Underneath was a hodgepodge, a mess of some of her old makeup and costume jewelry that she had liked to wear out, receipts and grocery lists, an ancient packet of dill seeds, and her old appointment book. I picked it up and a wave of sadness went through me at seeing her handwriting. She’d had to write everything down in her book, all the dates and times, or she’d forget them, just like I did. “Ione, wystawa obrazów,” it said on one day. My art show. It had been one of the last times she had been able to leave the house. I looked through the pages, at all the doctor appointments, reminders to get medication. It had been a hard time.
The next layer was all prescription bottles. I remembered sweeping them off the nightstand with my arm as I had sobbed, the pills rattling in the plastic containers. I picked up one amber bottle. “Warning,” it said on a red label. I picked up another. “Danger.” I sat and looked at them all, rolling the bottles in my palm. Danger, warning, caution, important.
It was a sign.
“Cooper? Are you ok?” I yelled down the stairs.
His head poked around the corner and he looked up at me. “Yes. What’s wrong?”

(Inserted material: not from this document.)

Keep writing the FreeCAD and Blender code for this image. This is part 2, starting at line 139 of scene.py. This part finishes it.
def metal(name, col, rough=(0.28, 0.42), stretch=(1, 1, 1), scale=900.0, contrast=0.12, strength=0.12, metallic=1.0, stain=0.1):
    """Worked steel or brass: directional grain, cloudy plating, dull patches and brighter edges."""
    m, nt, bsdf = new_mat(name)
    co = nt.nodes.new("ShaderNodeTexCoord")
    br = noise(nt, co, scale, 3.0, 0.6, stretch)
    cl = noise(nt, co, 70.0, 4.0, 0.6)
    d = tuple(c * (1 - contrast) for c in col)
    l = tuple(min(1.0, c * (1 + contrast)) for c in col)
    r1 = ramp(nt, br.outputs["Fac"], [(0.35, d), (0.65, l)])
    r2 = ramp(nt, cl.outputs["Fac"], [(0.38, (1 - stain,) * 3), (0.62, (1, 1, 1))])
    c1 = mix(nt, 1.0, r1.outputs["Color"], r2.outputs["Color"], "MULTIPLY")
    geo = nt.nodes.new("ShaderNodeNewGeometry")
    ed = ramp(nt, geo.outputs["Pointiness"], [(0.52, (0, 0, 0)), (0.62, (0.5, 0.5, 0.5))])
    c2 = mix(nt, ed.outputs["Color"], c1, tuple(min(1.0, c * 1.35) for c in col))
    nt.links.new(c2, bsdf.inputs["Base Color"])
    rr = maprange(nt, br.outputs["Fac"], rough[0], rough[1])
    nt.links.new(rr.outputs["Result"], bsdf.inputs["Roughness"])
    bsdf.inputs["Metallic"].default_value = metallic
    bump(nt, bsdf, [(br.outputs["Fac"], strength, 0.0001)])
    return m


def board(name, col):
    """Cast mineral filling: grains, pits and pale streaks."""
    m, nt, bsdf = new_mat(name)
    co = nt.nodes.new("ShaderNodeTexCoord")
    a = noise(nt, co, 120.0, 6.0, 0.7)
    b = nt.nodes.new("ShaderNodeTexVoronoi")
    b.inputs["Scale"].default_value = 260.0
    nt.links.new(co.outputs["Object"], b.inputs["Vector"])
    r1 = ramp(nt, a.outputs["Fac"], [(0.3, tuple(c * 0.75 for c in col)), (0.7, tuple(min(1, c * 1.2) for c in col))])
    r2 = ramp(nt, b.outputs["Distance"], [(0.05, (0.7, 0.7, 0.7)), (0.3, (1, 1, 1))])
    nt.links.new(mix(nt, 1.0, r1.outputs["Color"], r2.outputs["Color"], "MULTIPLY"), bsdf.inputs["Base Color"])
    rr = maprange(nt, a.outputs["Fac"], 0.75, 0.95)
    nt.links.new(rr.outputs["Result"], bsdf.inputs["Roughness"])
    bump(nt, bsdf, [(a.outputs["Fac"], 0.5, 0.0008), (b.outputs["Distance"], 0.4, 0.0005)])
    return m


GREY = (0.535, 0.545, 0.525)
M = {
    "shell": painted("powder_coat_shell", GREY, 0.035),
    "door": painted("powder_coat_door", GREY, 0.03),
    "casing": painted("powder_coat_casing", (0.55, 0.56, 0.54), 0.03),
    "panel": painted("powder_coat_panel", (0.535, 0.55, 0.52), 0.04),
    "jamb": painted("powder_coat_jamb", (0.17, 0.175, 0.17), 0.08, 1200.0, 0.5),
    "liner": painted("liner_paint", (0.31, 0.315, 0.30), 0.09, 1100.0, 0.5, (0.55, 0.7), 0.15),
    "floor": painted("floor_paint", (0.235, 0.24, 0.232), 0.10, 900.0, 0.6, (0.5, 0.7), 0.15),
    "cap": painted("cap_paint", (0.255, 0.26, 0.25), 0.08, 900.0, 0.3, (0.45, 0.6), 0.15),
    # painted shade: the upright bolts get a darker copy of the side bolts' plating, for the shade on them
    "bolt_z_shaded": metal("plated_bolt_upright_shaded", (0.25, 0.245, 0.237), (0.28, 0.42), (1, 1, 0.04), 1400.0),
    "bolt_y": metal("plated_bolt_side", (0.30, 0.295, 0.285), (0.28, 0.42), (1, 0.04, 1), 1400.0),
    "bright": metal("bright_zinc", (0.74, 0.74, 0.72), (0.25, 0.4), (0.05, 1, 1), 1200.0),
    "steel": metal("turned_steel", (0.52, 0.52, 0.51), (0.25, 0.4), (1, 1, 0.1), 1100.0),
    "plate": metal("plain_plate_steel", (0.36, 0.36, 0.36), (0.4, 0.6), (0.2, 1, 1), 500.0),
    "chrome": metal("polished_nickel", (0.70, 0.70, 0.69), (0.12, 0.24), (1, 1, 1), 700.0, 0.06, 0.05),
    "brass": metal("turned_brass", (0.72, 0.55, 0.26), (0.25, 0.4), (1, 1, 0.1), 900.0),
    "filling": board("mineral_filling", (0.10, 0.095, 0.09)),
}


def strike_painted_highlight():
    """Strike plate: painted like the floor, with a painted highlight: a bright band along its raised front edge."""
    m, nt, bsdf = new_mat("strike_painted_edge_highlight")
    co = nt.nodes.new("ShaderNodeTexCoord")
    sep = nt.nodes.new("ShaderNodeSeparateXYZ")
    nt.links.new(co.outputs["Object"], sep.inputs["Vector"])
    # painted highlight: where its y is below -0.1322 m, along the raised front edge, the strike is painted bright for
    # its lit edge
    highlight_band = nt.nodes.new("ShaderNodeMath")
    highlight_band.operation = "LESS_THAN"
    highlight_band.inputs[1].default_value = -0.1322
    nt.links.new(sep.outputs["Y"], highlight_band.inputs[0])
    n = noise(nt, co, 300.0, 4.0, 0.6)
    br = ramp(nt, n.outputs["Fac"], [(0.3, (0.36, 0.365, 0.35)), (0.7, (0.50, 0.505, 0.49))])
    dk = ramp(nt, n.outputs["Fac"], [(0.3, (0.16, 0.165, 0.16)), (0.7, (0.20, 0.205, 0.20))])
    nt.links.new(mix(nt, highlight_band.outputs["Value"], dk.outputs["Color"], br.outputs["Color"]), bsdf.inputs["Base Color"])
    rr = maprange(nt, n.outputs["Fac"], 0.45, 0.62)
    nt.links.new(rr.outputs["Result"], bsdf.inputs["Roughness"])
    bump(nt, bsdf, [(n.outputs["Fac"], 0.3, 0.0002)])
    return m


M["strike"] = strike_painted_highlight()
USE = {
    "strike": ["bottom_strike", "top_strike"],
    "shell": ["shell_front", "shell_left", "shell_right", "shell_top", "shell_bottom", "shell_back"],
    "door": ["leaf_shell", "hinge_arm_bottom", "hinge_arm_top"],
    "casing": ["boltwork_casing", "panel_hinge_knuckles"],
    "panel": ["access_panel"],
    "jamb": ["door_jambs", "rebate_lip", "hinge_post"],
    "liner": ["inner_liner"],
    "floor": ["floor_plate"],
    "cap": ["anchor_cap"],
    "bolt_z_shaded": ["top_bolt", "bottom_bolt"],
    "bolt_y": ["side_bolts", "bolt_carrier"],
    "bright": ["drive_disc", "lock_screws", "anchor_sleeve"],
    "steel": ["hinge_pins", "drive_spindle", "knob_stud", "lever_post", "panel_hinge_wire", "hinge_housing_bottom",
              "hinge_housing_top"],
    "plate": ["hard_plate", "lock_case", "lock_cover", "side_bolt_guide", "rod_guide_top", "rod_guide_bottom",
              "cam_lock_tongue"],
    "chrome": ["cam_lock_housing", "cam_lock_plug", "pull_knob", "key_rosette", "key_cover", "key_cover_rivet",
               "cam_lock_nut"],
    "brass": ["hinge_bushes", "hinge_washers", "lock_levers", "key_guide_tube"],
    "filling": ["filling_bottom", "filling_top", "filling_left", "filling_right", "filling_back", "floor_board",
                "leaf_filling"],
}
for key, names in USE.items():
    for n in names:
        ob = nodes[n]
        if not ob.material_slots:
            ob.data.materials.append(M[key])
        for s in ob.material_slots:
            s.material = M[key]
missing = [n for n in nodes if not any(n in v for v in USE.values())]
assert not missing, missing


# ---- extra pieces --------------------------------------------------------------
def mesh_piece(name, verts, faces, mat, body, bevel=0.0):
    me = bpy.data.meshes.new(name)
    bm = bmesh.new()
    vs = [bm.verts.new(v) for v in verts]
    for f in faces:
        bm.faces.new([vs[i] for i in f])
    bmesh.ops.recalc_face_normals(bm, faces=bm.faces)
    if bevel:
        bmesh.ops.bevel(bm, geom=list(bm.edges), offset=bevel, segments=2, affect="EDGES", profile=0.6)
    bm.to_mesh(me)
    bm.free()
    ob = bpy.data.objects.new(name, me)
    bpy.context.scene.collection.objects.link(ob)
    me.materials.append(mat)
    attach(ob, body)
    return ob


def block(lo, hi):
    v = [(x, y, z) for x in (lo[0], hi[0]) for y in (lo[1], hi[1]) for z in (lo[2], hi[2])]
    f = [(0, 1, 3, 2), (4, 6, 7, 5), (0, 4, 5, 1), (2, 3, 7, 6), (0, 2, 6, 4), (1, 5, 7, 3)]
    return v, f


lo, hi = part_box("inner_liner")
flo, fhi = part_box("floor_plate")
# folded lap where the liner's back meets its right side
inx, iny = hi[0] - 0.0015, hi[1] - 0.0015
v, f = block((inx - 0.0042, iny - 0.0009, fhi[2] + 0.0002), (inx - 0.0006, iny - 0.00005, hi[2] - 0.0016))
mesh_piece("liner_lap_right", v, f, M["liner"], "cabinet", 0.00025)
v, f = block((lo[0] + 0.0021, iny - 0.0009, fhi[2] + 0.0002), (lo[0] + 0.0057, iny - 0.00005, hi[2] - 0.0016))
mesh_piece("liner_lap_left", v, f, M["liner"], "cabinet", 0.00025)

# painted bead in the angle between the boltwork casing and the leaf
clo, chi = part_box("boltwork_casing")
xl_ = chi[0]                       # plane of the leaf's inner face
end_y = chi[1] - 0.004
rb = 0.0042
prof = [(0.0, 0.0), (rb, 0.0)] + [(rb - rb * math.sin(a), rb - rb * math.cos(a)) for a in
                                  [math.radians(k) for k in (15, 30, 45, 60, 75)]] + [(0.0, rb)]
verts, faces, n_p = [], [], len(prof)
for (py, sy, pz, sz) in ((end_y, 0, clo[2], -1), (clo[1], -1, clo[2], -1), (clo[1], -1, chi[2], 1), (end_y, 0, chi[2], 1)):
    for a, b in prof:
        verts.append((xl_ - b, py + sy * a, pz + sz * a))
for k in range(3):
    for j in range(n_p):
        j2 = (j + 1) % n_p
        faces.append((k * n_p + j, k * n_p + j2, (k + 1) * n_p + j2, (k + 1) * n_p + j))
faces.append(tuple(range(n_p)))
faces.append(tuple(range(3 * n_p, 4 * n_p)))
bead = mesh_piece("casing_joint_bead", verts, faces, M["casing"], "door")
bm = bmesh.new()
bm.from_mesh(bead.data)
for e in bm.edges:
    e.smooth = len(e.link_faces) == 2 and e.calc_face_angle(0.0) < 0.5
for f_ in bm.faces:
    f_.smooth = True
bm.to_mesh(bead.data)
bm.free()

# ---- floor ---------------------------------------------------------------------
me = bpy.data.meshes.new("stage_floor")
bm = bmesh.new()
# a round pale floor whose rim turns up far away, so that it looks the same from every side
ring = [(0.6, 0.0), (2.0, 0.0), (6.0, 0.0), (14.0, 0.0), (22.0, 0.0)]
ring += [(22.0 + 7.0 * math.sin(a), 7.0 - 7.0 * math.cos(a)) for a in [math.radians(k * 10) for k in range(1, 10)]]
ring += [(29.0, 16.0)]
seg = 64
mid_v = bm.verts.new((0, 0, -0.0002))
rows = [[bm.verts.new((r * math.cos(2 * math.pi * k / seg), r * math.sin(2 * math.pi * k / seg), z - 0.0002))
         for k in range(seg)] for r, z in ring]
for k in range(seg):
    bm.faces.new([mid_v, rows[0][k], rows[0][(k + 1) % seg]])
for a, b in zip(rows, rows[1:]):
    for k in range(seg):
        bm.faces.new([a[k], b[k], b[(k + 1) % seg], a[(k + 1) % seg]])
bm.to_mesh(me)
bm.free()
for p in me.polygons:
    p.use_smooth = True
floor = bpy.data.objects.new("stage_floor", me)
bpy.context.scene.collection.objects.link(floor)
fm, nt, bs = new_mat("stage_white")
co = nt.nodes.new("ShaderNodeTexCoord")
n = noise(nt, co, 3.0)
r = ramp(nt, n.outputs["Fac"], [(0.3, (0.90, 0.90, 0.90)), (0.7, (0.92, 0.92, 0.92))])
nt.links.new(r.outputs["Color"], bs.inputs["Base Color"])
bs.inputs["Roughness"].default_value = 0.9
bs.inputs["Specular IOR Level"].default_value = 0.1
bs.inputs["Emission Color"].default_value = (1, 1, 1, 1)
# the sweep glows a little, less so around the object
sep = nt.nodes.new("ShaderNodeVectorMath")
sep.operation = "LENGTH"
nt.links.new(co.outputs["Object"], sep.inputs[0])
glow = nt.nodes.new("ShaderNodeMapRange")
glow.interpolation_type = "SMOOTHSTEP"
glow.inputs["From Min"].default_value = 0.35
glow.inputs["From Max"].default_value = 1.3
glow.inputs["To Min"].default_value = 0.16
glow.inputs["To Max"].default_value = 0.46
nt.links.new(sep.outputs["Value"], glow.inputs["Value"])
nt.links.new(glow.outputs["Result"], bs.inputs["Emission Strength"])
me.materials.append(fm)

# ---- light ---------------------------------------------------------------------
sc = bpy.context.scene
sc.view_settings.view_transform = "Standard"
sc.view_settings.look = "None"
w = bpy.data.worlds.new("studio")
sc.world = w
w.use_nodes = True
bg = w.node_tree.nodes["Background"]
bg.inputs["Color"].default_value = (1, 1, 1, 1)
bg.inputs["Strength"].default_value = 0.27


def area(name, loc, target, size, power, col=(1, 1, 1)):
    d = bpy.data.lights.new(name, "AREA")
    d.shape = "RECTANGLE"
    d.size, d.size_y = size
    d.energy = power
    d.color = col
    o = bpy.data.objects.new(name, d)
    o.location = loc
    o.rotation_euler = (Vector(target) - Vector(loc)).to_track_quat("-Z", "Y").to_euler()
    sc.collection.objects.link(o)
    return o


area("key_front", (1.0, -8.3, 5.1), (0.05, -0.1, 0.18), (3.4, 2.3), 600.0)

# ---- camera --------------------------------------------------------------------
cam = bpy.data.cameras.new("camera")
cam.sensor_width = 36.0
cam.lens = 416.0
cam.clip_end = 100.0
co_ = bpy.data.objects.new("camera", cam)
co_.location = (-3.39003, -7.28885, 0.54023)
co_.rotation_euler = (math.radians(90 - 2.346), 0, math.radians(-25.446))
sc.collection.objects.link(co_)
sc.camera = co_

I shook my head. “I don’t know.” I walked into my studio. Maybe they had arrested the wrong man earlier. Had he gotten away from the police somehow? Water was coming in through the window. I walked over and looked down into the yard next door, at the pool with the surface distorted by the pelting rain. Important, warning. Danger. There was something in the pool and I realized I was screaming, because it was Sania and Devesh’s daughter.

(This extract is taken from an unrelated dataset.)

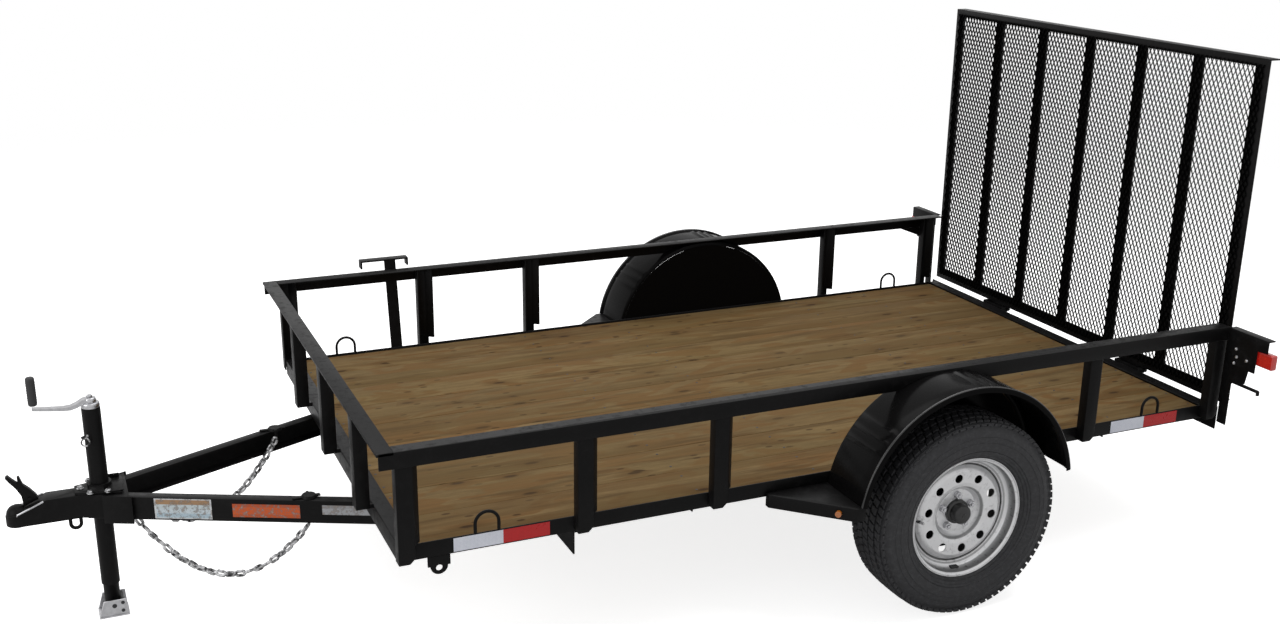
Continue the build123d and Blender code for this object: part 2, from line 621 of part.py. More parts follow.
def gate_knuckles():
    """Barrels under the gate's bottom rail, free on the hinge pins."""
    pieces = []
    for y in HINGE_Y:
        piece = rod((HINGE_X, y - BARREL_HALF, HINGE_Z), (HINGE_X, y + BARREL_HALF, HINGE_Z), BARREL_RADIUS)
        piece += block(HINGE_X - BARREL_RADIUS, HINGE_X + BARREL_RADIUS, y - BARREL_HALF, y + BARREL_HALF,
                       HINGE_Z, GATE_BOTTOM_Z - SEAT)
        piece -= rod((HINGE_X, y - BARREL_HALF - 1, HINGE_Z), (HINGE_X, y + BARREL_HALF + 1, HINGE_Z),
                     PIN_RADIUS + SEAT)
        pieces.append(piece)
    return pieces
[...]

I passed Cooper bolting up the stairs toward me as I ran down them. “She’s in the pool! Mita is in the water!” I yelled to him and then I ran out of the house, slipping on the wet grass with the cold rain beating down on me, through the gate to the back yard where I had spent so many happy hours as a kid swimming when it had been the Kaminskis’ pool. I dove off the side where I had learned to cannonball, and I heard another splash as Cooper went in behind me, but then I had her, my arm around the little girl’s chest and under her arms, and I pulled her to the surface. I could feel her heart beating, but she wasn’t breathing.
I started doing rescue breathing, and after a while Cooper moved me out of the way and took over and someone put a towel around me. Vaguely, in the background, I heard people talking and sobbing, but it was mostly just a blur until Mita sputtered and coughed. She coughed again, harder, and tried to sit up, and started to cry for her mom, and then I knew everything was going to be ok.
∞
“Could you grab another blanket?” Cooper asked.
“Of course!” Karis hurried off to find one.
I shifted in his lap. Since we had come inside, Cooper had insisted on me being practically swaddled. I was all in favor of the part where I was cuddling with him, and I was also down with the getting carried around in his arms, but I was now getting hot. “No, no more blankets,” I called after Karis. “Cooper, I’m fine.”